>>
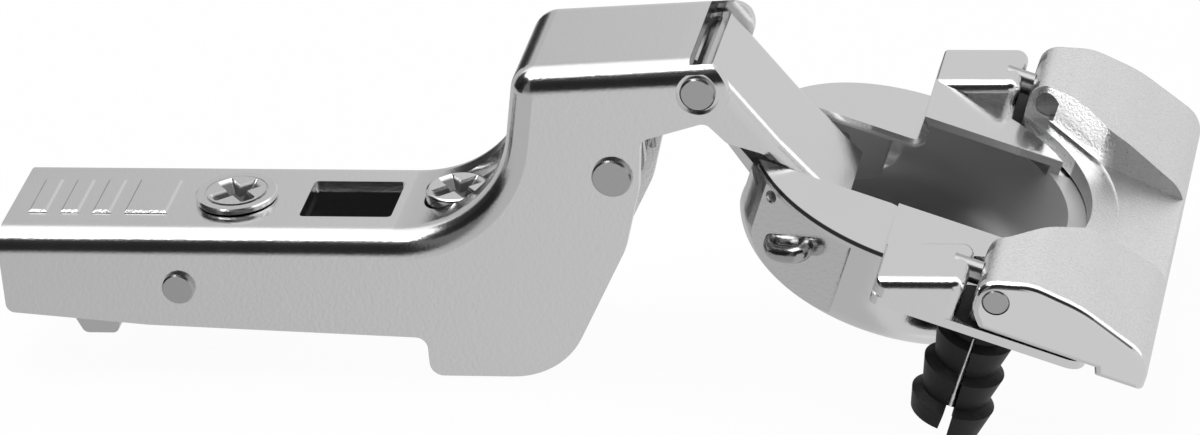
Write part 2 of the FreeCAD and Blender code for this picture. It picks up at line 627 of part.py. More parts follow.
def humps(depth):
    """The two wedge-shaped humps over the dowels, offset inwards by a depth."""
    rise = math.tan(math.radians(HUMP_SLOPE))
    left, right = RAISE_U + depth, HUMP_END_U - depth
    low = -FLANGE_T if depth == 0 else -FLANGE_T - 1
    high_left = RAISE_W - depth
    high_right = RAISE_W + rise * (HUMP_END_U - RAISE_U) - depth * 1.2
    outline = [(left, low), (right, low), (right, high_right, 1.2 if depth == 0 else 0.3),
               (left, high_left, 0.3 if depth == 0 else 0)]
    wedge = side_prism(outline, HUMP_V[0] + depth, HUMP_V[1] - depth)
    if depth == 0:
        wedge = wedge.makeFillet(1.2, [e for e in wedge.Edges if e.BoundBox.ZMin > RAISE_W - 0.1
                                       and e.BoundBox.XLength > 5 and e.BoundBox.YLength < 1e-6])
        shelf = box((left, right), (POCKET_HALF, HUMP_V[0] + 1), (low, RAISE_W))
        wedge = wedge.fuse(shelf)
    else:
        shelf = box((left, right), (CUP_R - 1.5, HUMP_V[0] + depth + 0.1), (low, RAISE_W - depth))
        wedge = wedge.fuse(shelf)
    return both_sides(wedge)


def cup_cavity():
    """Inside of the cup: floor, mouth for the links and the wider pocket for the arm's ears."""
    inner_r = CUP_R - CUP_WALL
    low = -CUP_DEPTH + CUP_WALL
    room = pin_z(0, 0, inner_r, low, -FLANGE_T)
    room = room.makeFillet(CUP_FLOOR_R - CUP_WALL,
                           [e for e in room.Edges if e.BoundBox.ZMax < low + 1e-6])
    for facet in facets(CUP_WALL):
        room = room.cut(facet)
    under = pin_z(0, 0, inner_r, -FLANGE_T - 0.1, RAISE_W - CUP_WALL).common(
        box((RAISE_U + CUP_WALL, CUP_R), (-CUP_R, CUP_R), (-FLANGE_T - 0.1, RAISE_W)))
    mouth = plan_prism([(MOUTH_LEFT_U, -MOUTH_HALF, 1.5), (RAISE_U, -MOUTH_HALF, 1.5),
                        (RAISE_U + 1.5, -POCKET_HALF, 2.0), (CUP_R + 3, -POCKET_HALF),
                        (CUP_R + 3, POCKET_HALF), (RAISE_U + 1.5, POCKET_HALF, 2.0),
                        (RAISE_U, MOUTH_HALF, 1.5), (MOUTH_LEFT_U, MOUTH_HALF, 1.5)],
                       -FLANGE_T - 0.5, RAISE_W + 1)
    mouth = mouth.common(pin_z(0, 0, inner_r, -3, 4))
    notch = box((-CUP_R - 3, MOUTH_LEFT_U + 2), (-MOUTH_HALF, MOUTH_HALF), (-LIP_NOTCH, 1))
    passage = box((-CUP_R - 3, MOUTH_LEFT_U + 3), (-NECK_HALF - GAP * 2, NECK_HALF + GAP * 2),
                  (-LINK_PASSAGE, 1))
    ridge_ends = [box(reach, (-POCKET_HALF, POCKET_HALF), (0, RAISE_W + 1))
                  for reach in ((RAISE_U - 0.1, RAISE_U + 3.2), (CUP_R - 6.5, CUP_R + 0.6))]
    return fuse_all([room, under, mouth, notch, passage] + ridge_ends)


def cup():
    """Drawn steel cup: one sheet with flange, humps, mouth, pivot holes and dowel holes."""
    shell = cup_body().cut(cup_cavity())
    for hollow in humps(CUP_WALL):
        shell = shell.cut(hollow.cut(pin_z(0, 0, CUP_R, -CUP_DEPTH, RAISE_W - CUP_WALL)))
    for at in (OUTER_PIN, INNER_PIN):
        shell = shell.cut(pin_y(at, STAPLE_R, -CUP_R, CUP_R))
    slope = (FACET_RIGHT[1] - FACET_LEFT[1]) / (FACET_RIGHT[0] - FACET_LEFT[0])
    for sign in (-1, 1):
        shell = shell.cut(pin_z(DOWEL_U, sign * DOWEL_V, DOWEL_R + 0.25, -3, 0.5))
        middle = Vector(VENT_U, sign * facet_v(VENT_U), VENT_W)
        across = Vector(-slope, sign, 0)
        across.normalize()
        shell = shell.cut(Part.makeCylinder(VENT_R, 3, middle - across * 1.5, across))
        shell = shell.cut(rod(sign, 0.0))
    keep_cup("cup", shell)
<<
>>
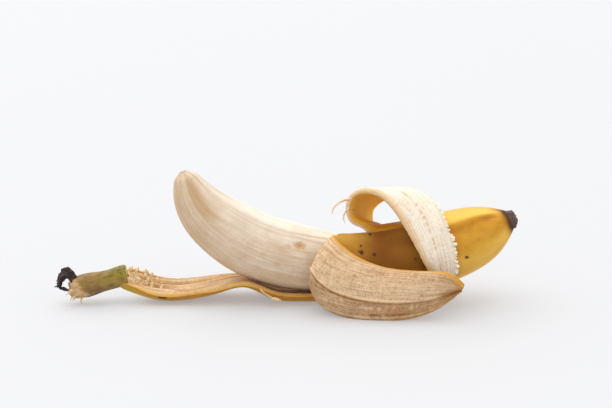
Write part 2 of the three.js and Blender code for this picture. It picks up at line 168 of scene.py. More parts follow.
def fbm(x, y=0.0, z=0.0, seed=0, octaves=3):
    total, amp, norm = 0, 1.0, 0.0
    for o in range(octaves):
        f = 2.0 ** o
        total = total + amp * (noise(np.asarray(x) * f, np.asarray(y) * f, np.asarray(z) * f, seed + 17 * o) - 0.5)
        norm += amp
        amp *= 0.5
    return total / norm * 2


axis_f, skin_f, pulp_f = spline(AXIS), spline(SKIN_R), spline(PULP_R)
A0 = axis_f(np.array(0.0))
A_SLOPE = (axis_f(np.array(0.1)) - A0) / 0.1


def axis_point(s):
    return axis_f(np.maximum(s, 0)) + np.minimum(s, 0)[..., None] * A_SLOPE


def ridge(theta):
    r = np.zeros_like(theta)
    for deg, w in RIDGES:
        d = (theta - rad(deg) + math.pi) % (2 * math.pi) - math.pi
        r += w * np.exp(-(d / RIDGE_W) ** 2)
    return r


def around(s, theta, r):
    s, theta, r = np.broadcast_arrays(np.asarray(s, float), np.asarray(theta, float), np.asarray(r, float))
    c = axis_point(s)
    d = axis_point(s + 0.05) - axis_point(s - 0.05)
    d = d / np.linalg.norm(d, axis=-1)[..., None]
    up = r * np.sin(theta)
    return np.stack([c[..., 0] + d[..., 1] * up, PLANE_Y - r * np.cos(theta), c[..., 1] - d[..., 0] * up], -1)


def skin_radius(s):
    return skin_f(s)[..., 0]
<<
>>
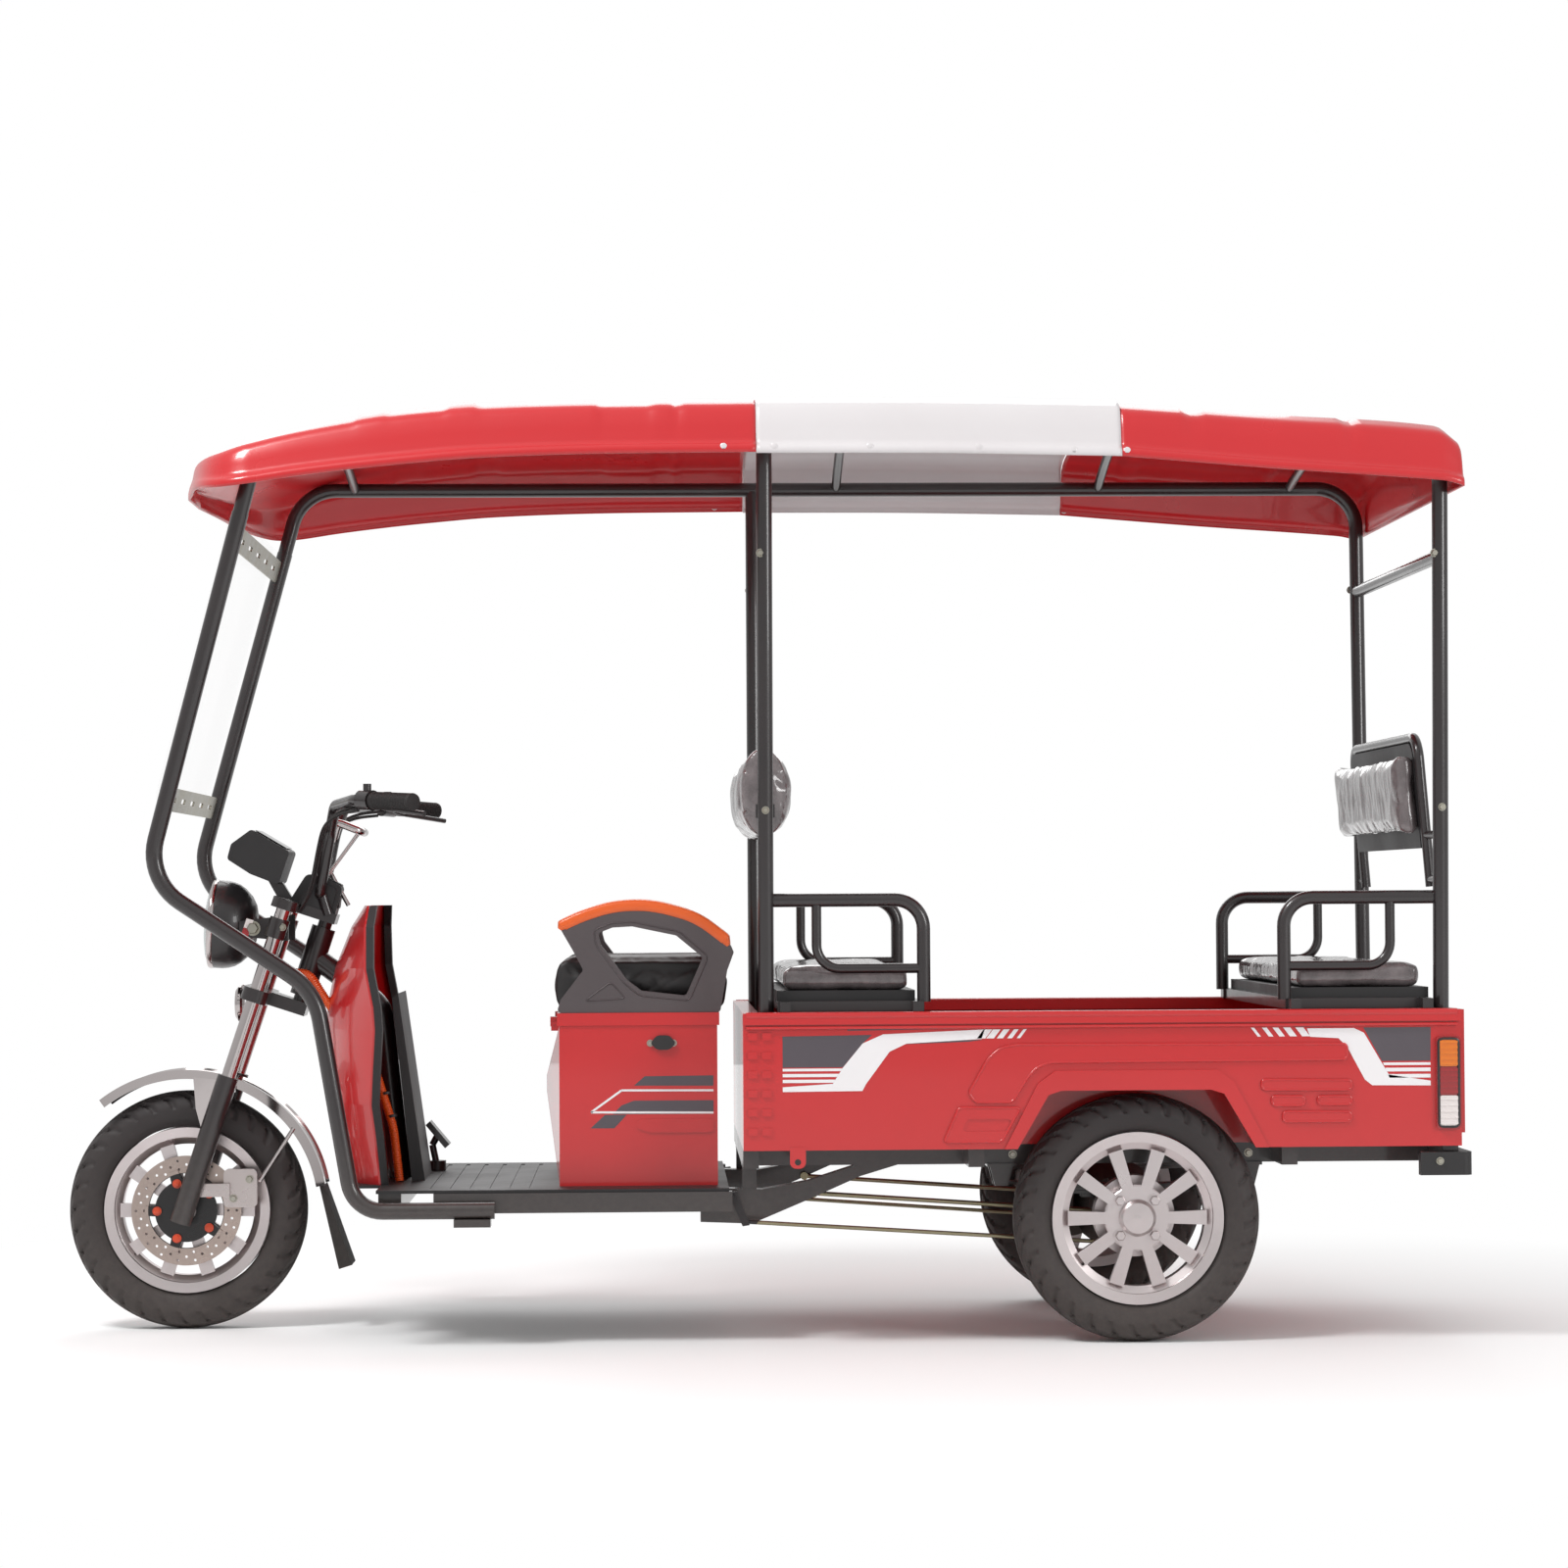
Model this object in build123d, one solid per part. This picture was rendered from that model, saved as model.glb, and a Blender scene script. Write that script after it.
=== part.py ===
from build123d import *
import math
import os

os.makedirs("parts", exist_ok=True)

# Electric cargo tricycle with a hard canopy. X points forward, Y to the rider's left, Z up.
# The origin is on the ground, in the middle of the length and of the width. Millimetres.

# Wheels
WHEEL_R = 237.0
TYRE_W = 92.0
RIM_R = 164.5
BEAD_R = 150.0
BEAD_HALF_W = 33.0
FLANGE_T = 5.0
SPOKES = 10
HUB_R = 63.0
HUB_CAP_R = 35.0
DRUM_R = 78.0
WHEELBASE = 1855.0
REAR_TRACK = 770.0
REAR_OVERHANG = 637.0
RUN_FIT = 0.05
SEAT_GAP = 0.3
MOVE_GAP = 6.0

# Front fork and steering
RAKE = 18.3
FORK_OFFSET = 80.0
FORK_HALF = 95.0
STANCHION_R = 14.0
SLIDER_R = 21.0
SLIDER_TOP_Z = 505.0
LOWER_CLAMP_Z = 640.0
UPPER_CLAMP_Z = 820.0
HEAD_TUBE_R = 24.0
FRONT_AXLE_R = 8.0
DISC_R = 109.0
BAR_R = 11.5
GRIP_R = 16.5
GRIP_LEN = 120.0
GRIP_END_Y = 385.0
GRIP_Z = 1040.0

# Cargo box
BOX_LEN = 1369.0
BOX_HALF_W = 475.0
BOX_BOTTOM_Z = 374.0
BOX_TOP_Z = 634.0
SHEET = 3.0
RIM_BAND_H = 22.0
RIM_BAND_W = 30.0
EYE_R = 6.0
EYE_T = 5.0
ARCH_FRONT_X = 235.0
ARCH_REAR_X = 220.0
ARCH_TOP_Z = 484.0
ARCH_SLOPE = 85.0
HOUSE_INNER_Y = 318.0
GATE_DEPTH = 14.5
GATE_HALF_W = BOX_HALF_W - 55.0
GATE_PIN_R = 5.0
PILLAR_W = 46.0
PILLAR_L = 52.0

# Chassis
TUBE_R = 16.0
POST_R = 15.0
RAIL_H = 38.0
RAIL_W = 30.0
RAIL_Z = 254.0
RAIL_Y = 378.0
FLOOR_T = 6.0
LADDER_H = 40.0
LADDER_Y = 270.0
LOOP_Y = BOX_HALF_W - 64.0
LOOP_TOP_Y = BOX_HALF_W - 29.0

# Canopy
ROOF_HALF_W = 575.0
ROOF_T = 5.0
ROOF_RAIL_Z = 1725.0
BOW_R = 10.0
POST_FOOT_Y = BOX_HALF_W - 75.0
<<
> **Exercise goal**:
Make an exact transcription of the lines from the line with "Write part 2 of the three.js" through the line with "return total / norm * 2", inclusive, omitting all others.

> **Response below**:
Write part 2 of the three.js and Blender code for this picture. It picks up at line 168 of scene.py. More parts follow.
def fbm(x, y=0.0, z=0.0, seed=0, octaves=3):
    total, amp, norm = 0, 1.0, 0.0
    for o in range(octaves):
        f = 2.0 ** o
        total = total + amp * (noise(np.asarray(x) * f, np.asarray(y) * f, np.asarray(z) * f, seed + 17 * o) - 0.5)
        norm += amp
        amp *= 0.5
    return total / norm * 2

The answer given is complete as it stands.